[Start]

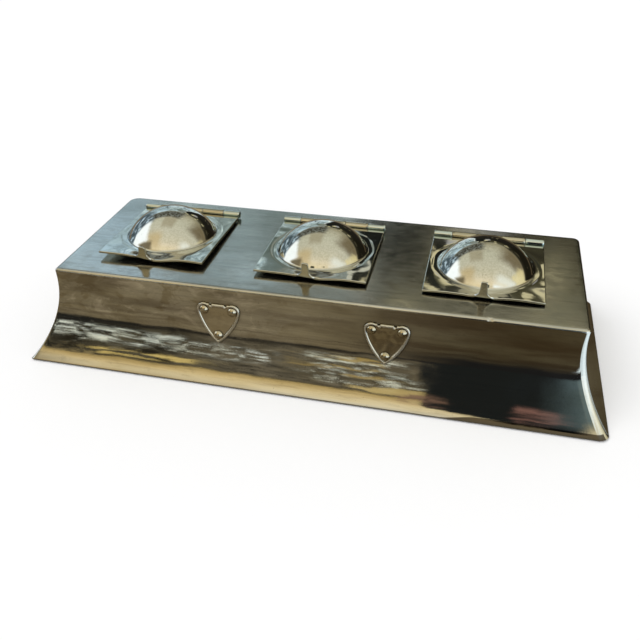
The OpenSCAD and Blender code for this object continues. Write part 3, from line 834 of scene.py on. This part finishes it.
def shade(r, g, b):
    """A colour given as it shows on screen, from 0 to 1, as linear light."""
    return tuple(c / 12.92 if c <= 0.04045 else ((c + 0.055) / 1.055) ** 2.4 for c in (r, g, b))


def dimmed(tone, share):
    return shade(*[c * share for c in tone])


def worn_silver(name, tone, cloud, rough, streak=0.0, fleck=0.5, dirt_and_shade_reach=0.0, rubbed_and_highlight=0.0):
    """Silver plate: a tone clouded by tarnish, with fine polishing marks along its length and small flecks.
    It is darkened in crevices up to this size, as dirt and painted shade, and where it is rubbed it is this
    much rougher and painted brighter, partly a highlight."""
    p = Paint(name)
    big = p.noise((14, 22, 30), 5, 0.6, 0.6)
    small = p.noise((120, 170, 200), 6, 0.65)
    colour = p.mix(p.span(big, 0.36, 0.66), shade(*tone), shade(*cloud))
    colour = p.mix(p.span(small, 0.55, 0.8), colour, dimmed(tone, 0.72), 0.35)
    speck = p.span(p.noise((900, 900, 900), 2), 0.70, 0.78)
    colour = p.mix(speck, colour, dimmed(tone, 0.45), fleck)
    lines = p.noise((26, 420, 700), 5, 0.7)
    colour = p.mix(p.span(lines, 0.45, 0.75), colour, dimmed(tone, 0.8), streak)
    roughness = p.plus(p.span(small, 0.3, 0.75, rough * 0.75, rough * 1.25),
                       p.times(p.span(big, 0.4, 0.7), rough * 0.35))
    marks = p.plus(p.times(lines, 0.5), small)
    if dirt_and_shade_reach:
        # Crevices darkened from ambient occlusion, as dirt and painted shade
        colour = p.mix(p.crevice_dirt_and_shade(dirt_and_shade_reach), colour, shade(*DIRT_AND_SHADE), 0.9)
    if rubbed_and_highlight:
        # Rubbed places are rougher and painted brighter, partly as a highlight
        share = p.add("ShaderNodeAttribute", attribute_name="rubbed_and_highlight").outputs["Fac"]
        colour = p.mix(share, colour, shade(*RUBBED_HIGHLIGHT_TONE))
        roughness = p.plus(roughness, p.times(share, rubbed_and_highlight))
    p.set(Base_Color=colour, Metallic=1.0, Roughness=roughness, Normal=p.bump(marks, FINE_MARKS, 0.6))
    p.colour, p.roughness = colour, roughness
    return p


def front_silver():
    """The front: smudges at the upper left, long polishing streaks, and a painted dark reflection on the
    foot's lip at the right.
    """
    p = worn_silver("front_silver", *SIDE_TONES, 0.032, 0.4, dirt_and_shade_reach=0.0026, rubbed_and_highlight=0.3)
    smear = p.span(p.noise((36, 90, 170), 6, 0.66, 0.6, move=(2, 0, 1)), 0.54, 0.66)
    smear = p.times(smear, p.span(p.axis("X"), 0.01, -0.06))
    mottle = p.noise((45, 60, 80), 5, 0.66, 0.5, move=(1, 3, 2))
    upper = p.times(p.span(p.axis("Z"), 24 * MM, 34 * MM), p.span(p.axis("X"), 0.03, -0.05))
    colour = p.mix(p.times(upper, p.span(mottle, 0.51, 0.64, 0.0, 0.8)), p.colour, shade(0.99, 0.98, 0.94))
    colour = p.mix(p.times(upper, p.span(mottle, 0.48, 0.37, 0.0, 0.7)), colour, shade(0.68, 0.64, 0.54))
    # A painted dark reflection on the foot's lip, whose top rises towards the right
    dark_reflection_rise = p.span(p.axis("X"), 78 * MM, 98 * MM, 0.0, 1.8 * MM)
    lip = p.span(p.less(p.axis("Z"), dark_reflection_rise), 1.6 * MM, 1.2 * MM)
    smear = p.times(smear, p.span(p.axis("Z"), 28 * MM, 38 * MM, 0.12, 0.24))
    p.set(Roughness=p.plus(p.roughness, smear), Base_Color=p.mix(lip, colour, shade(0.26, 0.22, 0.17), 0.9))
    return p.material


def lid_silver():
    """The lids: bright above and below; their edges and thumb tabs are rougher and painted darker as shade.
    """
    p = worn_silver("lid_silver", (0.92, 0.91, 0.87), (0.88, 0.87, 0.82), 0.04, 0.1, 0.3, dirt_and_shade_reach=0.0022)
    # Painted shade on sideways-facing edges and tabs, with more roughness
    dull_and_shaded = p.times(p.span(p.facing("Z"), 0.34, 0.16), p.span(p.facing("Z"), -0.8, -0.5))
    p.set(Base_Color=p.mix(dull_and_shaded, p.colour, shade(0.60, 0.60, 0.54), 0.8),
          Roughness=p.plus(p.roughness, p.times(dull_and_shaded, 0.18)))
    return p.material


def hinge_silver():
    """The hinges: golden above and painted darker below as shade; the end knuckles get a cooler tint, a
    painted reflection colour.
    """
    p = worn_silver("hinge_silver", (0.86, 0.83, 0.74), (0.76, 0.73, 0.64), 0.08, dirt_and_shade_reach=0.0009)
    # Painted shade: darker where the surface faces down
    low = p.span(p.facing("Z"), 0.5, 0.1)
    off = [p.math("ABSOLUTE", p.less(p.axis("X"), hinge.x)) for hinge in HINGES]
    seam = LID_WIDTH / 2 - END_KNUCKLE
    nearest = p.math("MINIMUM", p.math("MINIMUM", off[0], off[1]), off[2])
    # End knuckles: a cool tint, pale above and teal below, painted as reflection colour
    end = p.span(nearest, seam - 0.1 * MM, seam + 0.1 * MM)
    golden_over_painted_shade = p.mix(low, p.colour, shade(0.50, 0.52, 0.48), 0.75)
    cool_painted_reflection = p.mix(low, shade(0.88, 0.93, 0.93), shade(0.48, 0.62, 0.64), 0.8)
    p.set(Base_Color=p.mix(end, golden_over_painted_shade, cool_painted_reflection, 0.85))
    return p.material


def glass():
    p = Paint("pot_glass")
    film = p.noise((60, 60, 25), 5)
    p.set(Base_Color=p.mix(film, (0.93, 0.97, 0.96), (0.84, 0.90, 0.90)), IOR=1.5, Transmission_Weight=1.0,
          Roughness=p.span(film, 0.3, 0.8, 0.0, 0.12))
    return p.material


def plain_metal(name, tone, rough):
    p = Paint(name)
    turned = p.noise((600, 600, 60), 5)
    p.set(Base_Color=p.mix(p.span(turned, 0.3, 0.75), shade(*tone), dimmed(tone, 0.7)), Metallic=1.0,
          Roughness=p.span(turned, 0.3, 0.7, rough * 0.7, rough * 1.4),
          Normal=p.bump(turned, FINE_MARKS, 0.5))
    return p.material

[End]

▶ DO THIS
Can you write out the lines above, from the first one through the one containing "return shade(*[c * share for c in tone])", exactly as they appear and nothing more?

▶ OUTPUT FOR THIS EXERCISE
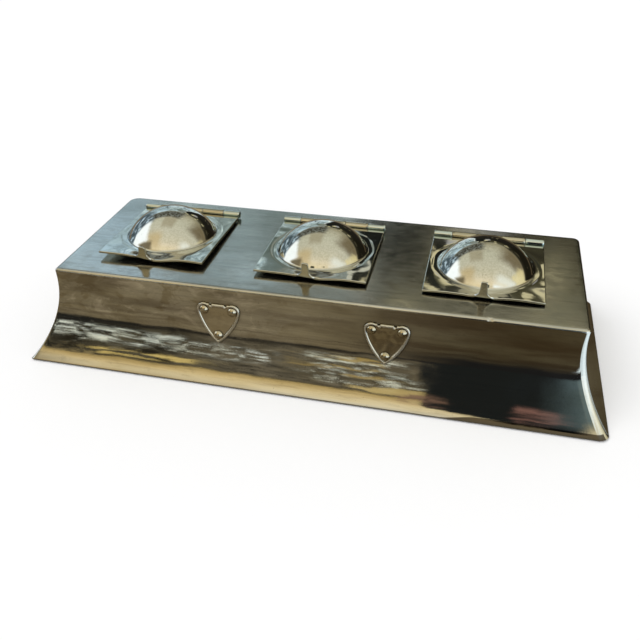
The OpenSCAD and Blender code for this object continues. Write part 3, from line 834 of scene.py on. This part finishes it.
def shade(r, g, b):
    """A colour given as it shows on screen, from 0 to 1, as linear light."""
    return tuple(c / 12.92 if c <= 0.04045 else ((c + 0.055) / 1.055) ** 2.4 for c in (r, g, b))


def dimmed(tone, share):
    return shade(*[c * share for c in tone])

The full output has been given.